Output exactly the lines from the first one down to the line containing "import numpy as np", inclusive.

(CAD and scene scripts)
────────────────

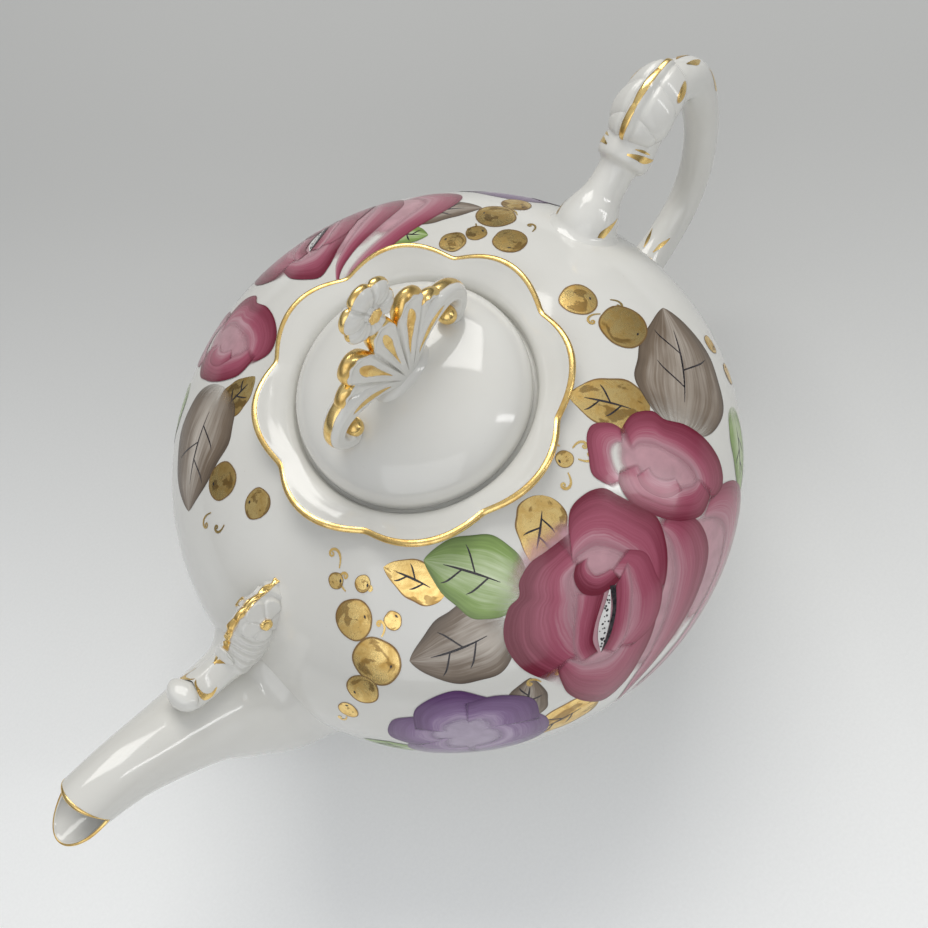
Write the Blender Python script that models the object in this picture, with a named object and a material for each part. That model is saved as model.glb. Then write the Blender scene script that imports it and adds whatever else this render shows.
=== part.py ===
"""A globular porcelain teapot with a fluted collar, a beaked spout, an ear handle and a palmette lid.

The pot stands on its foot ring. +Z is up, the spout points along -X and the handle along +X. The origin
is on the pot's axis, in the plane the foot ring rests on. Every luted piece is its own closed solid,
kept JOINT_GAP away from its neighbours. The lid and all it carries hang on the empty lid_axis.
"""

import math

import bmesh
import bpy
import numpy as np

# Body, in metres. Both halves are superellipses that meet at the widest plane.
BELLY_RADIUS = 0.090
BELLY_HEIGHT = 0.074
CROWN_RISE = 0.0585
CROWN_POWER = 2.2
KEEL_DROP = 0.0775
KEEL_POWER = 2.0
WALL = 0.004
JOINT_GAP = 0.0003

# Base and foot ring.
BASE_HEIGHT = 0.007
FOOT_INNER = 0.0385
FOOT_OUTER = 0.0450
FOOT_ROUND = 0.0012

# Mouth: the body's opening, and the collar that plugs it.
OPENING_RADIUS = 0.0370
HOLE_RADIUS = 0.0272
LEDGE_RADIUS = 0.0331
LEDGE_HEIGHT = 0.1260
LEDGE_THICKNESS = 0.0026
COLLAR_LOBES = 8
LOBE_REACH = 0.0030
LOBE_RISE = 0.0022

# Collar section, up the inside and down the outside: rows of (radius, height above the ledge, share of the
# lobes' reach, share of their rise).
COLLAR_ROWS = (
    (HOLE_RADIUS, -LEDGE_THICKNESS, 0.0, 0.0),
    (HOLE_RADIUS, -0.0004, 0.0, 0.0),
    (HOLE_RADIUS + 0.0004, 0.0, 0.0, 0.0),
    (LEDGE_RADIUS, 0.0, 0.0, 0.0),
    (LEDGE_RADIUS + 0.0006, 0.0022, 0.0, 0.0),
    (0.0372, 0.0048, 0.30, 0.2),
    (0.0410, 0.0062, 0.475, 0.5),
    (0.0424, 0.0058, 0.50, 0.5),
    (0.0418, 0.0045, 0.50, 0.5),
    (0.0386, 0.0038, 0.30, 0.2),
    (OPENING_RADIUS - JOINT_GAP, 0.0030, 0.0, 0.0),
    (OPENING_RADIUS - JOINT_GAP, -LEDGE_THICKNESS, 0.0, 0.0),
)

# Spout and handle centrelines, as rows of (reach, height above the widest plane, half width, half depth),
# all in belly radii. Both reach equally far from the axis.
SPOUT_ROWS = (
    (0.60, -0.17, 0.24, 0.28),
    (0.79, -0.11, 0.28, 0.36),
    (0.94, -0.01, 0.25, 0.32),
    (1.05, 0.12, 0.20, 0.230),
    (1.14, 0.245, 0.158, 0.170),
    (1.25, 0.355, 0.132, 0.135),
    (1.35, 0.445, 0.112, 0.112),
    (1.45, 0.515, 0.099, 0.099),
    (1.56, 0.535, 0.087, 0.089),
    (1.66, 0.522, 0.068, 0.082),
    (1.76, 0.505, 0.046, 0.072),
)
SPOUT_WALL = 0.0030
BEAK_UPPER = (1.450, 0.640)
BEAK_LOWER = (1.640, 0.420)
HANDLE_ROWS = (
    (0.66, 0.29, 0.105, 0.105),
    (0.80, 0.37, 0.103, 0.105),
    (0.885, 0.425, 0.068, 0.075),
    (0.98, 0.470, 0.062, 0.068),
    (1.04, 0.500, 0.088, 0.090),
    (1.13, 0.545, 0.082, 0.084),
    (1.23, 0.575, 0.074, 0.076),
    (1.33, 0.570, 0.070, 0.072),
    (1.425, 0.490, 0.067, 0.070),
    (1.490, 0.330, 0.062, 0.068),
    (1.522, 0.130, 0.060, 0.068),
    (1.505, -0.060, 0.060, 0.068),
    (1.430, -0.205, 0.062, 0.068),
    (1.290, -0.285, 0.066, 0.070),
    (1.13, -0.315, 0.076, 0.078),
    (0.97, -0.325, 0.100, 0.102),
    (0.80, -0.330, 0.110, 0.110),
)

# Relief fins, in the same units: rows of (reach, height, half thickness, half depth).
CREST_ROWS = (
    (0.66, 0.455, 0.030, 0.030),
    (0.74, 0.455, 0.048, 0.070),
    (0.83, 0.430, 0.056, 0.105),
    (0.92, 0.410, 0.056, 0.112),
    (1.00, 0.415, 0.052, 0.082),
    (1.06, 0.430, 0.050, 0.055),
    (1.125, 0.455, 0.052, 0.045),
    (1.150, 0.505, 0.054, 0.040),
    (1.110, 0.530, 0.050, 0.034),
)
LEAF_ROWS = (
    (1.020, 0.540, 0.050, 0.045),
    (1.070, 0.568, 0.095, 0.075),
    (1.135, 0.600, 0.102, 0.088),
    (1.210, 0.625, 0.096, 0.085),
    (1.280, 0.636, 0.078, 0.070),
    (1.330, 0.642, 0.046, 0.040),
)

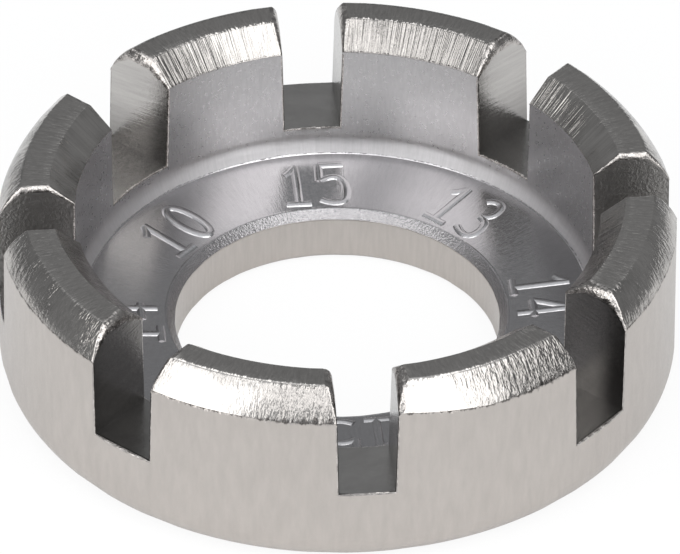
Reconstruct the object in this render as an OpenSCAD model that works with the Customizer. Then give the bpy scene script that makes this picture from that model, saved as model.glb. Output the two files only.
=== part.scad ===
// Round spoke wrench: one plated ring with a dished floor and eight nipple slots across its wall.
// The ring stands on its flat base, centred on the origin, with its axis along +Z.

/* [Ring] */
// Outer diameter of the ring, in mm
body_d = 39; // [36:0.5:44]
// Height of the crown above the base
crown_h = 12; // [10.5:0.1:15]
// Thickness of the wall that the slots cross
wall_t = 4.4; // [3.8:0.05:5.5]
// Radius under the outer edge of the base
base_r = 2; // [0.5:0.1:3]

/* [Crown] */
// How far down the outer side the curved shoulder reaches
shoulder_h = 1.85; // [1.2:0.05:2.4]
// How far in from the outer side the curved shoulder reaches
shoulder_w = 1.3; // [1:0.05:2]
// Radius of the shoulder's curve
shoulder_r = 4.5; // [4:0.1:8]
// How far down the inner side the bevel reaches
bevel_h = 1.3; // [0.6:0.05:2.4]
// How far out from the inner side the bevel reaches
bevel_w = 1.5; // [0.6:0.05:2]

/* [Dish] */
// Thickness of the floor beside the bore
floor_t = 3.3; // [2.4:0.1:4.2]
// Angle at which the floor climbs from the bore to the wall, in degrees
floor_rise = 4.5; // [0:0.5:8]
// Radius of the hollow where the wall comes down to the floor
fillet_r = 2; // [1:0.1:3]
// How far in from the wall the hollow meets the floor in a crease
crease_in = 0.4; // [0.2:0.05:0.8]

/* [Bore] */
// Diameter of the hole through the floor
bore_d = 18.7; // [14:0.1:22]
// Chamfer round the bore's upper edge
bore_chamfer = 0.5; // [0.2:0.05:1]
// Chamfer round the bore's lower edge
bore_break = 0.3; // [0.1:0.05:0.8]

/* [Slots] */
// Height of the slot floors above the base
slot_floor_h = 5.15; // [4.5:0.05:7]
// How much lower the floor of the 11 gauge slot lies
deep_slot_drop = 0.65; // [0:0.05:1]
// Angle at which each slot's side leans out, so that the blank leaves its die
slot_draft = 1.5; // [0:0.25:3]
// Chamfer along each side of a slot's mouth
mouth_chamfer = 0.25; // [0.1:0.05:0.6]
// Width of the 10 gauge slot at its floor
gauge_10_w = 4.75; // [4.5:0.05:5.3]
// Width of the 11 gauge slot at its floor
gauge_11_w = 4.15; // [4:0.05:4.4]
// Width of the 12 gauge slot at its floor
gauge_12_w = 3.95; // [3.8:0.05:4.2]
// Width of the 13 gauge slot at its floor
gauge_13_w = 3.55; // [3.5:0.05:3.8]
// Width of the two 14 gauge slots at their floors
gauge_14_w = 3.4; // [3.2:0.05:3.7]
// Width of the two 15 gauge slots at their floors
gauge_15_w = 3.2; // [3:0.05:3.5]

/* [Hidden] */

// How far each cutter runs past the face that it opens
overrun = 1;

body_r = body_d / 2;
bore_r = bore_d / 2;
dish_r = body_r - wall_t;

// The floor climbs in a straight line from the edge of the bore's chamfer
rim_r = bore_r + bore_chamfer;
crease_r = dish_r - crease_in;
floor_slope = tan(floor_rise);
crease_h = floor_t + (crease_r - rim_r) * floor_slope;

// The hollow's circle touches the wall and passes through the crease
fillet_x = dish_r - fillet_r;
fillet_h = crease_h + sqrt(fillet_r ^ 2 - (crease_r - fillet_x) ^ 2);

// The shoulder's circle passes through both ends of the shoulder
shoulder_chord = norm([shoulder_w, shoulder_h]);
chord_to_centre = sqrt(shoulder_r ^ 2 - (shoulder_chord / 2) ^ 2);
shoulder_x = body_r - shoulder_w / 2 - chord_to_centre * shoulder_h / shoulder_chord;
shoulder_y = crown_h - shoulder_h / 2 - chord_to_centre * shoulder_w / shoulder_chord;

// Each slot's width and height at its floor, in order round the ring from +X towards +Y
slots = [
    [gauge_11_w, slot_floor_h - deep_slot_drop],
    [gauge_14_w, slot_floor_h],
    [gauge_13_w, slot_floor_h],
    [gauge_15_w, slot_floor_h],
    [gauge_10_w, slot_floor_h],
    [gauge_14_w, slot_floor_h],
    [gauge_12_w, slot_floor_h],
    [gauge_15_w, slot_floor_h],
];
slot_step = 360 / len(slots);

// In the sections below, x is the radius and y is the height

// What a quarter circle leaves of the square round it, up and to the right of its centre
module outside_of_arc(r) {
    difference() {
        square(r + overrun);
        circle(r = r, $fn = 120);
    }
}

// Section of the blank, with its curved shoulder above and its rounded edge below
module blank_section() {
    difference() {
        square([body_r, crown_h]);
        translate([shoulder_x, shoulder_y]) outside_of_arc(shoulder_r);
        translate([body_r - base_r, base_r]) mirror([0, 1, 0]) outside_of_arc(base_r);
    }
}

// Section of the open dish, with the hollow that carries its wall into its floor
module dish_section() {
    difference() {
        polygon([
            [0, floor_t], [rim_r, floor_t],
            [dish_r, crease_h + crease_in * floor_slope],
            [dish_r, crown_h + overrun], [0, crown_h + overrun],
        ]);
        translate([fillet_x, fillet_h]) mirror([0, 1, 0]) outside_of_arc(fillet_r);
    }
}

// Section of the bevel round the crown's inner edge
module bevel_section() {
    spread = overrun * bevel_w / bevel_h;
    polygon([
        [dish_r - spread, crown_h - bevel_h - overrun],
        [dish_r + bevel_w + spread, crown_h + overrun],
        [dish_r - spread, crown_h + overrun],
    ]);
}

// Section of the bore, with a chamfer at each end
module bore_section() {
    polygon([
        [0, -overrun], [bore_r + bore_break + overrun, -overrun], [bore_r, bore_break],
        [bore_r, floor_t - bore_chamfer], [rim_r + overrun, floor_t + overrun],
        [0, floor_t + overrun],
    ]);
}

// One slot along +X, from the axis out through the wall
module slot_cut(width, floor_h) {
    mouth_h = crown_h - mouth_chamfer;
    floor_half = width / 2;
    mouth_half = floor_half + (mouth_h - floor_h) * tan(slot_draft);
    top_half = mouth_half + mouth_chamfer + overrun;
    rotate([90, 0, 90]) linear_extrude(height = body_r + overrun) polygon([
        [-floor_half, floor_h], [floor_half, floor_h],
        [mouth_half, mouth_h], [top_half, crown_h + overrun],
        [-top_half, crown_h + overrun], [-mouth_half, mouth_h],
    ]);
}

// The wrench is one casting: its base, its floor and its eight jaws are a single solid
module wrench_body() {
    color([0.74, 0.73, 0.71])
    difference() {
        rotate_extrude($fn = 180) difference() {
            blank_section();
            dish_section();
            bevel_section();
            bore_section();
        }
        for (i = [0 : len(slots) - 1])
            rotate([0, 0, i * slot_step]) slot_cut(slots[i][0], slots[i][1]);
    }
}

wrench_body();
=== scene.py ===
import math

import bmesh
import bpy
from mathutils import Matrix, Vector


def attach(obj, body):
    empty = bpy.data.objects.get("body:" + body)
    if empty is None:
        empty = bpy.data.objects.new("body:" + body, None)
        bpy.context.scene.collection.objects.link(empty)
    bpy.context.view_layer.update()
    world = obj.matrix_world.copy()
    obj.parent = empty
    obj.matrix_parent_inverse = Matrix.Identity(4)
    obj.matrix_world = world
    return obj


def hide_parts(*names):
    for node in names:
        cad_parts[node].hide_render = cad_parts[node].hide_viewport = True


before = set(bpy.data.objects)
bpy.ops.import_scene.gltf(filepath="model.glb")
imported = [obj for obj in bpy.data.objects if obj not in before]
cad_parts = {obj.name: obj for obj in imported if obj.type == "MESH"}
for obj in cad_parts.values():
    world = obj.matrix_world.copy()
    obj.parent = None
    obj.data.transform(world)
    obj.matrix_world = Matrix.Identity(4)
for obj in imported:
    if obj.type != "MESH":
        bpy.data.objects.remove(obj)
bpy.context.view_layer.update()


# The casting blank.
# The whole wrench is one piece of cast steel. Its outline is turned round the bore's axis here:
# a flat base, an upright wall with a curved shoulder, a narrow crown, a bevel and a dished floor.
mm = 0.001
ring_r, crown_h, wall_in_r = 19.5, 12.0, 15.1
shoulder_low, shoulder_in, shoulder_curve = 10.15, 18.2, 4.5
bevel_low, bevel_out = 10.7, 16.6
base_curve, fillet_curve, crease_r, crease_h = 2.0, 2.0, 14.7, 3.682
bore_r, bore_rim_r, floor_h, bore_foot, bore_top = 9.35, 9.85, 3.3, 0.3, 2.8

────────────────

▶ Answer to this problem:
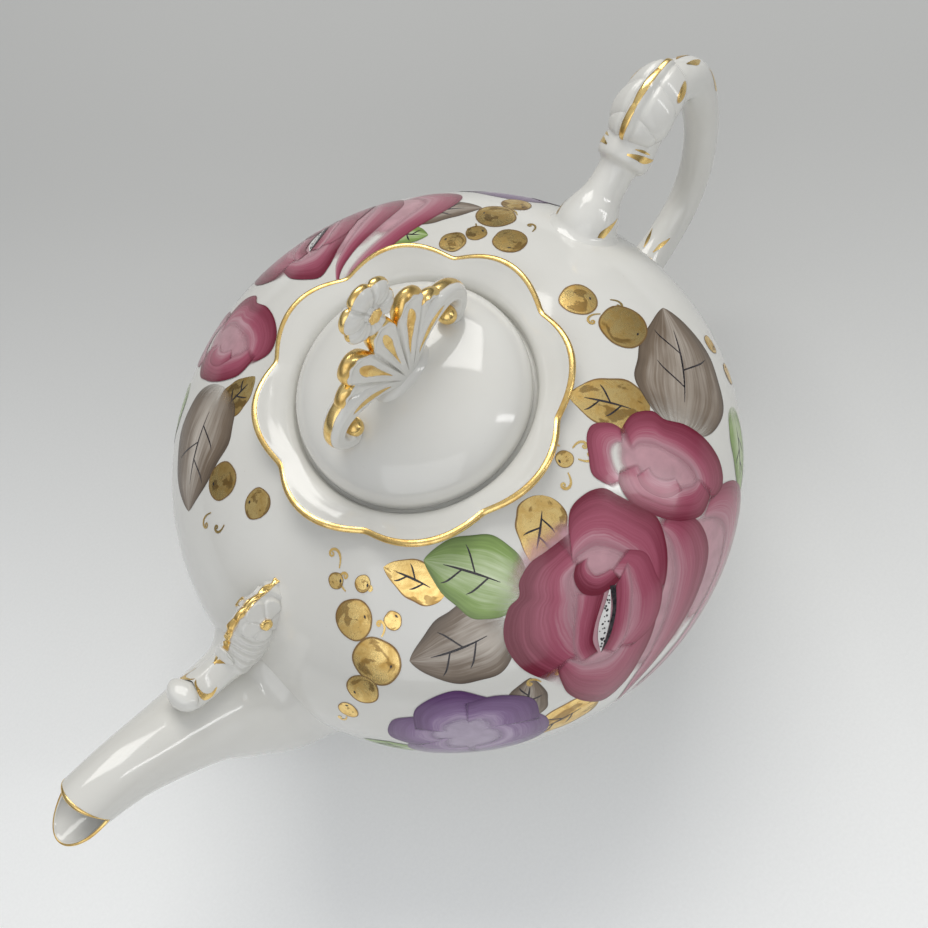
Write the Blender Python script that models the object in this picture, with a named object and a material for each part. That model is saved as model.glb. Then write the Blender scene script that imports it and adds whatever else this render shows.
=== part.py ===
"""A globular porcelain teapot with a fluted collar, a beaked spout, an ear handle and a palmette lid.

The pot stands on its foot ring. +Z is up, the spout points along -X and the handle along +X. The origin
is on the pot's axis, in the plane the foot ring rests on. Every luted piece is its own closed solid,
kept JOINT_GAP away from its neighbours. The lid and all it carries hang on the empty lid_axis.
"""

import math

import bmesh
import bpy
import numpy as np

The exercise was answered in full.